◆ **DATA SHOWN**
+ + + +

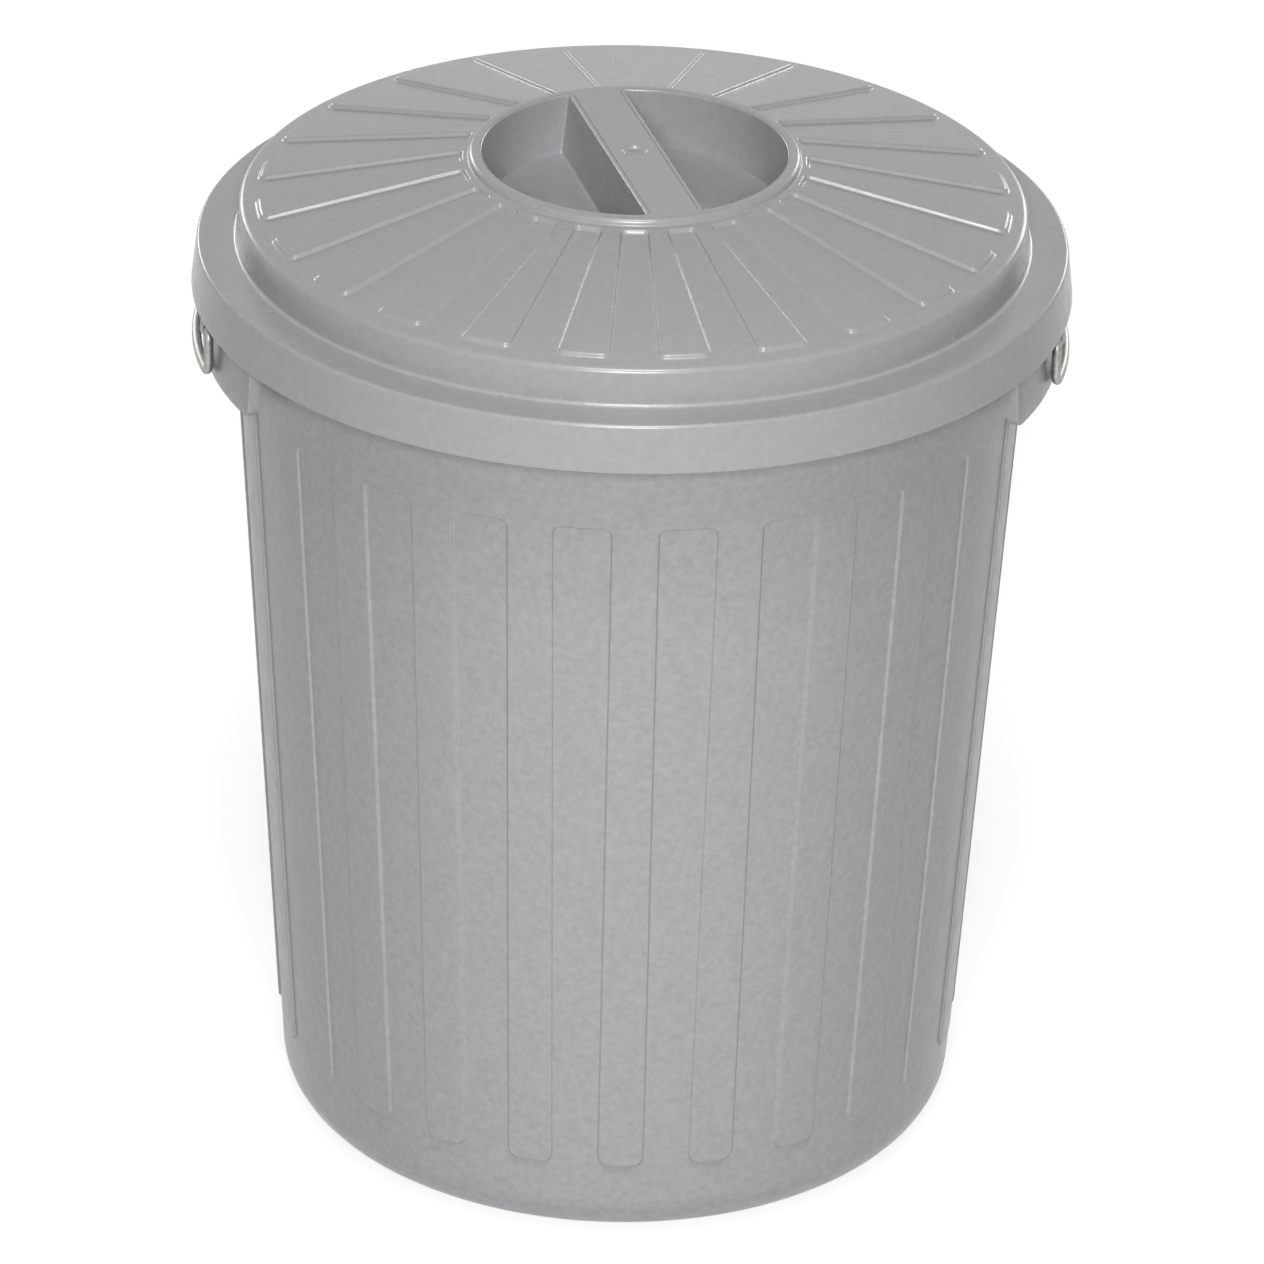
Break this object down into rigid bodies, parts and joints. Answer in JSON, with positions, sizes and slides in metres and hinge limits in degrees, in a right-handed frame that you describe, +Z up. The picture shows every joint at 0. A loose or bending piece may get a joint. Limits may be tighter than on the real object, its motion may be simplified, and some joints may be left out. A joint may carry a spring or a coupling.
{
  "type": "round moulded bin with lid and bail handles",
  "caption": "Round tapered upright bin with a ribbed wall, a lift-off overhanging lid with a sunk grip cup and bar, and a wire bail handle on each side.",
  "frame": {"origin": "on the floor, at the centre of the bin's foot, under the middle of its bounding box", "axes": "+Z up along the bin's axis; the handles are at -X and +X; -Y faces the viewer"},
  "size_m": [0.4398, 0.4398, 0.5254],
  "materials": {
    "shell": "silver-grey metal-look moulding, satin",
    "lid": "silver-grey metal-look moulding, satin",
    "wire": "dull zinc-plated wire"
  },
  "bodies": {
    "bin": {"body": "shell"},
    "lid": {"lid": "lid"},
    "left_handle": {"handle_left": "wire"},
    "right_handle": {"handle_right": "wire"}
  },
  "joints": [
    {"name": "lid_lift", "type": "slide", "parent": "bin", "child": "lid", "axis": [0, 0, 1], "range_m": [0, 0.45]},
    {"name": "handle_left_swing", "type": "hinge", "parent": "bin", "child": "left_handle", "pos_m": [-0.20945, 0, 0.45], "axis": [0, 1, 0], "range_deg": [0, 110]},
    {"name": "handle_right_swing", "type": "hinge", "parent": "bin", "child": "right_handle", "pos_m": [0.20945, 0, 0.45], "axis": [0, -1, 0], "range_deg": [0, 110]}
  ]
}
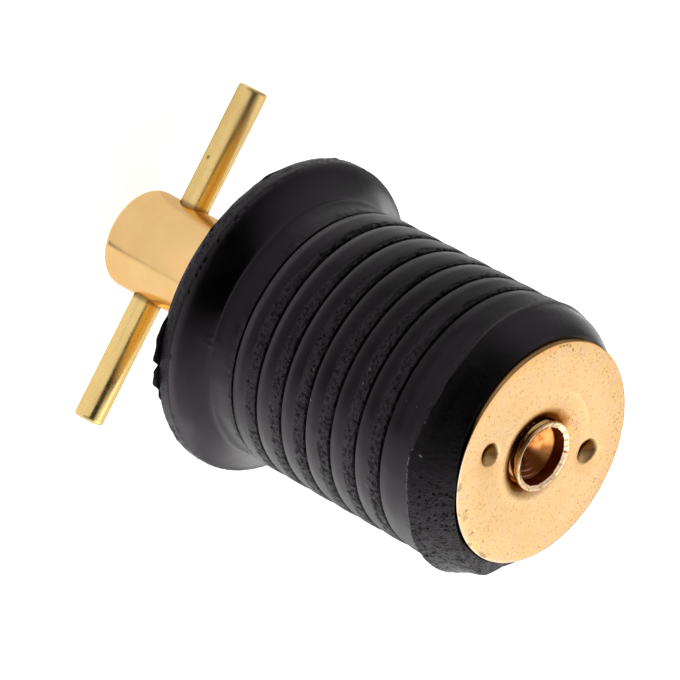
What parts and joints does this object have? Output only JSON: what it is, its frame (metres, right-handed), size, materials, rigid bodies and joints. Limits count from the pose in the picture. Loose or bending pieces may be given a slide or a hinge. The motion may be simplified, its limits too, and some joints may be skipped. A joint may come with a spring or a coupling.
{
  "type": "boat drain plug",
  "caption": "Expanding boat drain plug: ribbed rubber plug with a flared flange, squeezed between a brass T-handle and a brass nut plate to seal a drain tube.",
  "frame": {"origin": "centre of the flat end of the handle barrel, on which the plug stands", "axes": "+Z along the plug's axis from the handle to the nut plate; X along the cross bar"},
  "size_m": [0.0338, 0.0296, 0.0501],
  "materials": {
    "rubber": "moulded black rubber, smooth and rough bands",
    "turned_brass": "turned brass, satin",
    "stamped_brass": "tumbled sheet brass, matt with small pits"
  },
  "bodies": {
    "plug": {"rubber_plug": "rubber", "thrust_washer": "stamped_brass"},
    "handle": {"handle_spindle": "turned_brass", "cross_bar": "turned_brass"},
    "plate": {"nut_plate": "stamped_brass"}
  },
  "joints": [
    {"name": "handle_turn", "type": "hinge", "parent": "plug", "child": "handle", "pos_m": [0, 0, 0.00405], "axis": [0, 0, 1], "range_deg": [0, 1350]},
    {"name": "plate_travel", "type": "slide", "parent": "plug", "child": "plate", "axis": [0, 0, -1], "range_m": [0, 0.00477], "deforming": ["rubber_plug"]}
  ],
  "couplings": [
    {"joint": "plate_travel", "follows": "handle_turn", "m_per_rad": 0.00020213}
  ]
}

+ + + +

◆ **TASK DESCRIPTION**
Reproduce the listing above word for word.

◆ **PROBLEM SOLUTION**
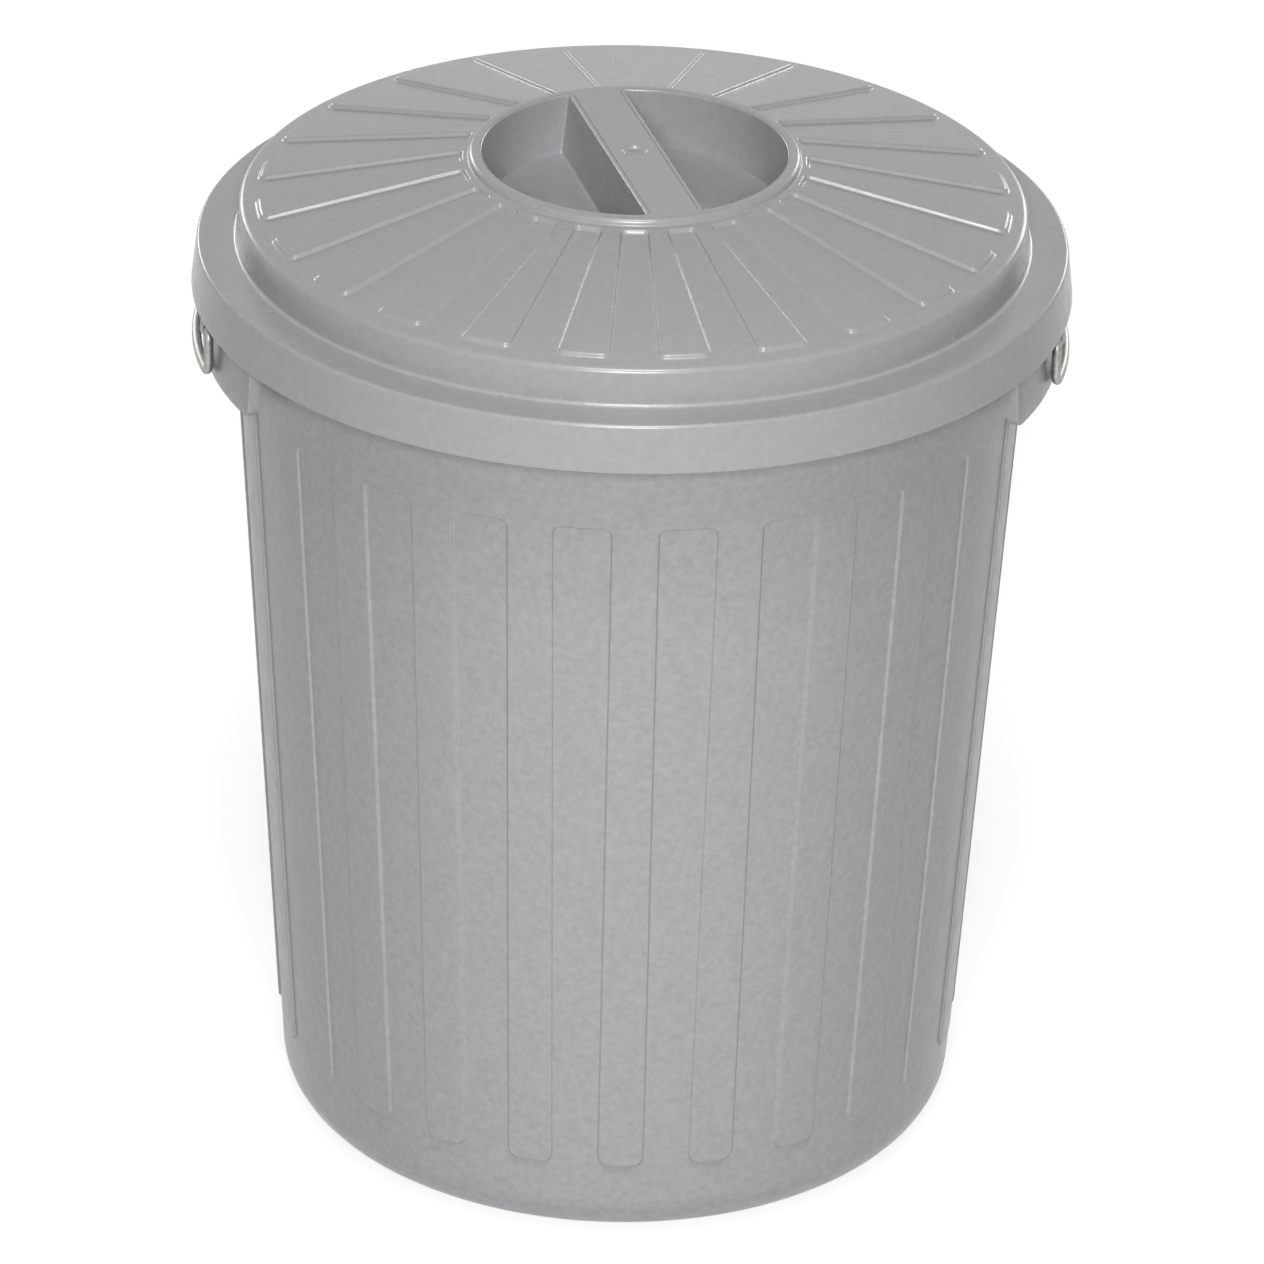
Break this object down into rigid bodies, parts and joints. Answer in JSON, with positions, sizes and slides in metres and hinge limits in degrees, in a right-handed frame that you describe, +Z up. The picture shows every joint at 0. A loose or bending piece may get a joint. Limits may be tighter than on the real object, its motion may be simplified, and some joints may be left out. A joint may carry a spring or a coupling.
{
  "type": "round moulded bin with lid and bail handles",
  "caption": "Round tapered upright bin with a ribbed wall, a lift-off overhanging lid with a sunk grip cup and bar, and a wire bail handle on each side.",
  "frame": {"origin": "on the floor, at the centre of the bin's foot, under the middle of its bounding box", "axes": "+Z up along the bin's axis; the handles are at -X and +X; -Y faces the viewer"},
  "size_m": [0.4398, 0.4398, 0.5254],
  "materials": {
    "shell": "silver-grey metal-look moulding, satin",
    "lid": "silver-grey metal-look moulding, satin",
    "wire": "dull zinc-plated wire"
  },
  "bodies": {
    "bin": {"body": "shell"},
    "lid": {"lid": "lid"},
    "left_handle": {"handle_left": "wire"},
    "right_handle": {"handle_right": "wire"}
  },
  "joints": [
    {"name": "lid_lift", "type": "slide", "parent": "bin", "child": "lid", "axis": [0, 0, 1], "range_m": [0, 0.45]},
    {"name": "handle_left_swing", "type": "hinge", "parent": "bin", "child": "left_handle", "pos_m": [-0.20945, 0, 0.45], "axis": [0, 1, 0], "range_deg": [0, 110]},
    {"name": "handle_right_swing", "type": "hinge", "parent": "bin", "child": "right_handle", "pos_m": [0.20945, 0, 0.45], "axis": [0, -1, 0], "range_deg": [0, 110]}
  ]
}
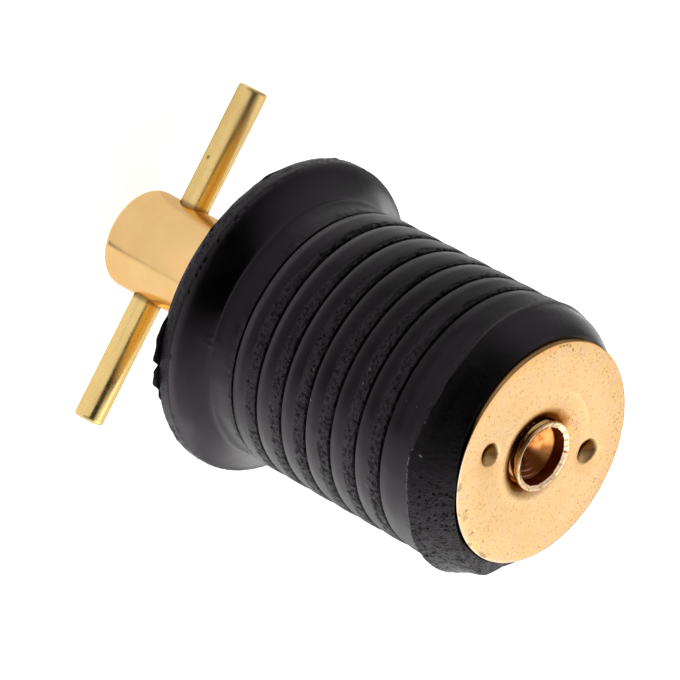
What parts and joints does this object have? Output only JSON: what it is, its frame (metres, right-handed), size, materials, rigid bodies and joints. Limits count from the pose in the picture. Loose or bending pieces may be given a slide or a hinge. The motion may be simplified, its limits too, and some joints may be skipped. A joint may come with a spring or a coupling.
{
  "type": "boat drain plug",
  "caption": "Expanding boat drain plug: ribbed rubber plug with a flared flange, squeezed between a brass T-handle and a brass nut plate to seal a drain tube.",
  "frame": {"origin": "centre of the flat end of the handle barrel, on which the plug stands", "axes": "+Z along the plug's axis from the handle to the nut plate; X along the cross bar"},
  "size_m": [0.0338, 0.0296, 0.0501],
  "materials": {
    "rubber": "moulded black rubber, smooth and rough bands",
    "turned_brass": "turned brass, satin",
    "stamped_brass": "tumbled sheet brass, matt with small pits"
  },
  "bodies": {
    "plug": {"rubber_plug": "rubber", "thrust_washer": "stamped_brass"},
    "handle": {"handle_spindle": "turned_brass", "cross_bar": "turned_brass"},
    "plate": {"nut_plate": "stamped_brass"}
  },
  "joints": [
    {"name": "handle_turn", "type": "hinge", "parent": "plug", "child": "handle", "pos_m": [0, 0, 0.00405], "axis": [0, 0, 1], "range_deg": [0, 1350]},
    {"name": "plate_travel", "type": "slide", "parent": "plug", "child": "plate", "axis": [0, 0, -1], "range_m": [0, 0.00477], "deforming": ["rubber_plug"]}
  ],
  "couplings": [
    {"joint": "plate_travel", "follows": "handle_turn", "m_per_rad": 0.00020213}
  ]
}